After the loss to the Czechs, Canada’s brass, led by general manager Rowan Barrett — a starter on the 2000 team that could have won a medal with a bit of luck — and then-head coach Nick Nurse instituted a new requirement: Interested players, no matter how lofty their resume, had to make a three-year commitment to the program.
They’d play three straight summers or at least attend training camp if hurt or involved in contract talks that would prevent them from suiting up.
“Just needing continuity within our group,” Barrett said in an interview with Postmedia. “That was a key driver to our success. We believed that we have enough talent, enough ability, but the left hand kind of needs to know what the right hand is doing. Especially if you’re going to play international basketball against teams that have been together (for half a decade or longer),” Barrett said.
Gilgeous-Alexander, NBA veterans Kelly Olynyk (Toronto-born, Kamloops raised) and Dwight Powell (Toronto), Dillon Brooks (Mississauga) and Barrett’s son, RJ Barrett (Mississauga), led the way.
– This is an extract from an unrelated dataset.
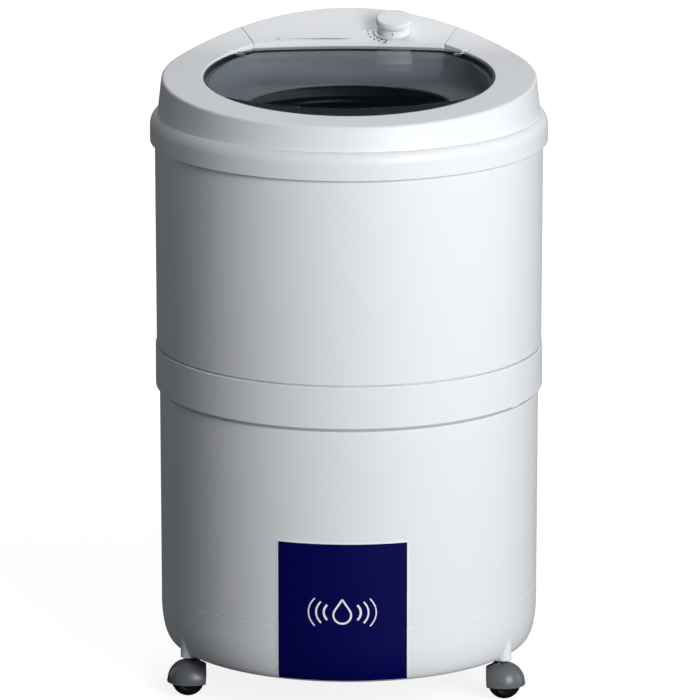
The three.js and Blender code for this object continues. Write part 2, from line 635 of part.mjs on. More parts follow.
add(spinner, "drive_shaft", rod(SHAFT_R, DISC_Z - 4 - BASKET_Z, NUT_H + 11, TURN), "steel");
const rotorLow = MOTOR_Z + 18 - BASKET_Z;
add(spinner, "rotor", ring(35, SHAFT_BORE_R, rotorLow, rotorLow + MOTOR_H - 36), "dark");
const discLow = DISC_Z - BASKET_Z;
add(spinner, "brake_disc", ring(DISC_R, SHAFT_BORE_R, discLow, discLow + 4), "steel");

// ---------- bearings, bracket, mounts and motor ----------
const BEARING_BORE_R = bore(SHAFT_R + RUNNING_GAP, TURN);
const BEARING_R = 16.7;
const TUBE_TOP_Z = BASKET_Z - 20;
const housingProfile = [
  [BEARING_R + GAP, BRACKET_Z + 4.3],
  [36, BRACKET_Z + 4.3],
  [36, BRACKET_Z + 8],
  [BEARING_TUBE_R, BRACKET_Z + 8],
  [BEARING_TUBE_R, TUBE_TOP_Z],
  [BEARING_R + GAP, TUBE_TOP_Z],
];
add(part, "bearing_housing", turned(housingProfile), "alloy");
add(part, "upper_bearing", ring(BEARING_R, BEARING_BORE_R, TUBE_TOP_Z - 11, TUBE_TOP_Z - 2), "steel");
add(part, "lower_bearing", ring(BEARING_R, BEARING_BORE_R, BRACKET_Z + 7, BRACKET_Z + 16), "steel");

const MOUNT_DEG = [30, 150, 270];
const arms = MOUNT_DEG.map((deg) =>
  placed(box(30, MOUNT_PCR + 16, -14, 14, BRACKET_Z, BRACKET_Z + 4), turnZ(deg)),
);
add(part, "motor_bracket", joined(ring(48, 20, BRACKET_Z, BRACKET_Z + 4), ...arms), "dark");

function mountProfile(low, high) {
  const bulges = [0, 1, 2].flatMap((k) => {
    const z = low + 20 + (k * (high - low - 40)) / 2;
    return [[10, z - 10], [14, z], [10, z + 10]];
  });
  return [[0, low], [15, low], [15, low + 6], ...bulges, [15, high - 5], [15, high], [0, high]];
}
MOUNT_DEG.forEach((deg, i) => {
  const foot = subGroup(MOUNT_PCR * Math.cos(rad(deg)), MOUNT_PCR * Math.sin(rad(deg)), PLATE_TOP_Z);
  const post = mountProfile(GAP, BRACKET_Z - PLATE_TOP_Z - GAP);
  add(foot, "suspension_mount_" + (i + 1), turned(post, 10), "lining");
});

const motor = subGroup(0, 0, MOTOR_Z);
const canProfile = [
  [14, 0],
  [MOTOR_R - 8, 0],
  [MOTOR_R, 10],
  [MOTOR_R, MOTOR_H - 10],
  [MOTOR_R - 8, MOTOR_H],
  [14, MOTOR_H],
  [14, MOTOR_H - 3],
  [MOTOR_R - 10, MOTOR_H - 3],
  [MOTOR_R - 3, MOTOR_H - 12],
  [MOTOR_R - 3, 12],
  [MOTOR_R - 10, 3],
  [14, 3],
];
add(motor, "motor_housing", turned(canProfile), "dark");
add(motor, "stator", ring(MOTOR_R - 3.5, 36, 20, MOTOR_H - 20), "dark");

// ---------- brake and electrics on the base plate ----------
const brake = subGroup(DISC_R + 18, 34, DISC_Z);
const leverArm = box(-8.5, -2, -46, 0, -1.5, 5.5);
const leverBore = rod(bore(3 + RUNNING_GAP, ROD), -5, 9);
add(brake, "brake_lever", cut(joined(leverArm, rod(8.5, -1.5, 5.5, MID)), leverBore), "dark");
add(brake, "brake_pad", box(-15, -8.5 - GAP, -43, -25, -1, 5), "lining");
add(brake, "brake_pivot_pin", rod(3, PLATE_TOP_Z + GAP - DISC_Z, 9), "steel");

const capacitorSpot = chain(turnZ(210), at(MOUNT_PCR + 17, 0, PLATE_TOP_Z));
add(part, "capacitor", placed(rod(17, GAP, 62), capacitorSpot), "case");
const switchX = PIN_X + 19;
const switchTop = RIM_Z - WALL - 0.9;
const switchBlock = box(-switchX - 20, -switchX, HINGE_Y - 11, HINGE_Y + 5, switchTop - 14, switchTop);
add(part, "interlock_switch", placed(switchBlock, slope), "grey");

// ---------- castors: local x runs along the trail, and the axle along local y ----------
const HOOD_IN_R = HOOD_R - 2.4;
const HOOD_FLAT = CASTOR_WHEEL_R + 1.8; // flat side of the hood, next to the stem
const WHEEL_FACETS = 16;
const TREAD_R = bore(CASTOR_WHEEL_R, WHEEL_FACETS); // so that a flat rests on the floor
const HUB_SIDE = 13;
function ball(r, around, high) {
  const g = new THREE.SphereGeometry(r, around, high);
  g.rotateX(Math.PI / 2);
  return solid(g);
}
const hollow = ball(HOOD_IN_R, 14, 8).intersect(box(-HOOD_FLAT + 0.9, 30, -30, 30, -30, 30));
const webPlate = box(-13, 13, -1.2, 1.2, -4, 30).intersect(ball(HOOD_R - 0.9, 16, 8));
const dome = ball(HOOD_R, 16, 8).intersect(box(-HOOD_FLAT, 30, -30, 30, -1, 30));
const stemSocket = placed(rod(STEM_R + GAP, 14, 30), at(-TRAIL, 0, 0));
const axleHole = placed(rod(AXLE_R + GAP, -5, 5), turnX(90));
const hood = cut(joined(cut(dome, hollow), webPlate), stemSocket, axleHole);
const wheelProfile = [
  [bore(AXLE_R + RUNNING_GAP, ROD), 1.5],
  [TREAD_R, 1.5],
  [TREAD_R, 4],
  [CASTOR_WHEEL_R - 2.4, 9.6],
  [CASTOR_WHEEL_R - 6.4, HUB_SIDE],
  [bore(AXLE_R + RUNNING_GAP, ROD), HUB_SIDE],
];
const wheel = placed(turned(wheelProfile, WHEEL_FACETS, Math.PI / WHEEL_FACETS), turnX(90));
const trailDegs = [180, 0, -90]; // the rear castor trails inwards
CASTOR_DEG.forEach((deg, i) => {
  const spot = new THREE.Vector3().setFromMatrixPosition(castorFrame(deg));
  const swivel = subGroup(spot.x, spot.y, 0);
  swivel.rotation.z = rad(trailDegs[i]);
  const axle = subGroup(TRAIL, 0, CASTOR_WHEEL_R, swivel);
  const name = "castor_" + (i + 1);
  add(swivel, name + "_stem", rod(STEM_R, CASTOR_WHEEL_R + HOOD_R - 3.3, STEM_TOP_Z), "steel");
  add(axle, name + "_hood", hood, "hood");
  add(axle, name + "_axle", placed(rod(AXLE_R, -HUB_SIDE - 0.4, HUB_SIDE + 0.4), turnX(90)), "steel");
  add(axle, name + "_wheel_a", wheel, "wheel");
  add(axle, name + "_wheel_b", placed(wheel, turnZ(180)), "wheel");
});

export default part;
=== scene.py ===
"""Looks of an upright spin dryer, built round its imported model.

Outlines are in millimetres and Blender's scene is in metres.
"""

import json
import math

import bmesh
import bpy
from mathutils import Matrix, Vector


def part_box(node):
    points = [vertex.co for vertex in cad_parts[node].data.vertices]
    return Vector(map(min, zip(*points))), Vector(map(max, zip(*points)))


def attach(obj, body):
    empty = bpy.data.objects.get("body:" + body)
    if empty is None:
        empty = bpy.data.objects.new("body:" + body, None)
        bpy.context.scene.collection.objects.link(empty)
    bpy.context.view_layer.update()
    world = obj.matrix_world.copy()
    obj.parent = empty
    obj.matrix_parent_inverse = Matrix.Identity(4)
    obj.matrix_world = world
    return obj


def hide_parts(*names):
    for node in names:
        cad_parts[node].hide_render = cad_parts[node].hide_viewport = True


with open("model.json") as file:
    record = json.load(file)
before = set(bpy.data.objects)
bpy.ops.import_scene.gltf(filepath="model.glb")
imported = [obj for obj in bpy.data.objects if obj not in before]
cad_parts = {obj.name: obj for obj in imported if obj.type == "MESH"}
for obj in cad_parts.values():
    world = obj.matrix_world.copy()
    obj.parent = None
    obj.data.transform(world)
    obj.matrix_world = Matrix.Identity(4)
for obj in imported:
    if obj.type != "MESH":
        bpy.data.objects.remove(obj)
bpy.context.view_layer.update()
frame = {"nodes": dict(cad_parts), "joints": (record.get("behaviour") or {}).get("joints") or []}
MM = 0.001
METRE = 1000  # millimetres

# ---------- camera ----------
CAMERA_PLACE = Vector((0.001, -6.94, 2.06))
CAMERA_AIM = Vector((0.001, 0.0, 0.331))
CAMERA_LENS = 372.6

camera_data = bpy.data.cameras.new("camera")
camera_data.lens = CAMERA_LENS
camera_data.clip_end = 60
camera = bpy.data.objects.new("camera", camera_data)
camera.location = CAMERA_PLACE
camera.rotation_euler = (CAMERA_AIM - CAMERA_PLACE).to_track_quat("-Z", "Y").to_euler()
bpy.context.scene.collection.objects.link(camera)
bpy.context.scene.camera = camera
bpy.context.scene.view_settings.view_transform = "Standard"


# ---------- sizes, from the frame ----------
def low(node):
    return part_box(node)[0] / MM


def high(node):
    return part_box(node)[1] / MM


JOINTS = {joint["name"]: joint for joint in frame["joints"]}


def joint_place(name):
    return Vector(JOINTS[name]["pos_m"]) / MM


GAP = 0.3
WALL = 2.8
COLLAR_R = high("top_cover").x
COLLAR_Z = low("top_cover").z
RIM_R = COLLAR_R - 12
RIM_Z = COLLAR_Z + 63
TOP_SLOPE = 0.07
CASE_R = high("upper_shell").x
CASE_LOW_R = CASE_R - 0.7
COVER_IN_R = CASE_R + 0.5
BELT_R = high("lower_shell").x
BELT_TOP_Z = high("lower_shell").z
BELT_Z = BELT_TOP_Z - 41
SHELF_Z = BELT_TOP_Z - 20.5
LOWER_R = BELT_R - 3.9
LOWER_FOOT_R = LOWER_R - 0.6
BELT_IN_R = LOWER_R + 0.6
BOSS_DROP = 2.5  # how far the castor bosses stand below the foot
BODY_Z = low("lower_shell").z + BOSS_DROP
FOOT_H = 38
FOOT_IN = 10.2
SKIN = 2.5
OPENING_R = high("lid_gasket").x + GAP
CHORD_Y = high("lid_gasket").y + GAP
CHORD_R = 569
CHORD_CENTRE_Y = CHORD_Y - CHORD_R
PANEL_Y = CHORD_Y - 45
PANEL_CURVE_R = 327
SEAM_LEAN = 1 / 3
SEAM_Z = COLLAR_Z + 29
LID_T = 4
LID_DROP = 1.5
LID_INSET = 3.3
HINGE = joint_place("lid_hinge")
PIN_R = 1.5
MOUTH_R = OPENING_R - 42.8
MOUTH_Z = RIM_Z - 29.5
GRIP_R = 194
GRIP_DEPTH = 30.8
GRIP_CENTRE_Y = GRIP_R - (OPENING_R - GRIP_DEPTH)
KNOB_R = 17.5
KNOB_H = 12
BASE_TURN = math.radians(-2)
CASTORS = (1, 2, 3)
SIDES = (-1, 1)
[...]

Jamal Murray (Kitchener) went to camp but couldn’t play, but the group came together spectacularly with what they had, mixing a dangerous offence with a smothering defence powered by the pesky Brooks, Gilgeous-Alexander and the aptly nicknamed “Lu the Beast” Lugentz Dort, of Montreal.
Canadian team celebrates after winning the FIBA Basketball World Cup third-place game.
Only weeks before Canada was to travel to Europe for exhibitions ahead of the trip to Asia for the tournament, Nurse threw them a major curveball: The recently ousted Toronto Raptors head coach, newly signed with the Philadelphia 76ers, would no longer be able to see his own commitment through.
After a search, Canada settled on a well-regarded NBA assistant Jordi Fernandez of the Sacramento Kings.
It ended up being a masterstroke and a key part of the eventual success. Fernandez got his players to buy in, made the right decisions play-calling and rotation-wise and proved he was the correct person for the job.
“Obviously changing the coach a month out before we started camp is not ideal,” Barrett said. “We made sure that we surrounded him with much of the staff that had already been there multiple years, so they can also fill in where the strengths were where the challenges were, so that he didn’t have to kind of start from scratch.
“And I think all those things kind of helped our coach hit the ground running. And I think our players because of the culture that we’ve built in the continuity overall that we built, were more inclined to trust this new coach that was coming in.”
Barrett said that beating the European powers on their own turf in the exhibitions gave the team confidence in itself and in Fernandez.
“We’re playing, the number one team in the world, the number three team in the world and we’re beating them on their home floors, and the coach is cool as a cucumber in that moment. I think that was maybe just the last piece that the players needed to know,” Barrett said. “Many kudos to (Fernandez) who was not afraid to challenge the players. Push the players, drive them, do what needed to be done.It didn’t matter who you were, how big that name was on the back of the jersey.
“The name on the front of the jersey, which is Canada, was paramount overall, and it rolls out from the first day all the way through this.”
One more winning element was Canada Basketball’s boxing analogy. The decision was made for the team to not come in as some sort of “conquering hero,” they agreed.
“We’re not Mike Tyson that’s knocking you out in the first round,” Barrett said. “We’re gonna have to hit you to the body and hit you to the body and we’re gonna have to take some shots as well. We’re going to keep hitting into the body and eventually we believe with that constant work that constant toughness, over time, eventually, your arms are going to fall to protect your body and once that happens, we need the laser shot right between the eyes. And I think that’s what you see with Shai hitting the shot against Spain.”
President and CEO Michael Bartlett’s finishing touch was purchasing boxing gloves and placing them in the stalls of each of the players.
That resulted in one of the enduring images of the team, Brooks, who had been ejected after frustrating Doncic, waiting for his teammates in the tunnel while wearing his gloves after the triumph over Slovenia.
“That was us, I think that’s what we showed on the floor,” Barrett said. “And I think that’s why so many Canadians took to this team this summer. A team that had guts, that was tough, that was gritty, that you just couldn’t count out.”
And one that was a deserving choice as Postmedia’s Team of the Year.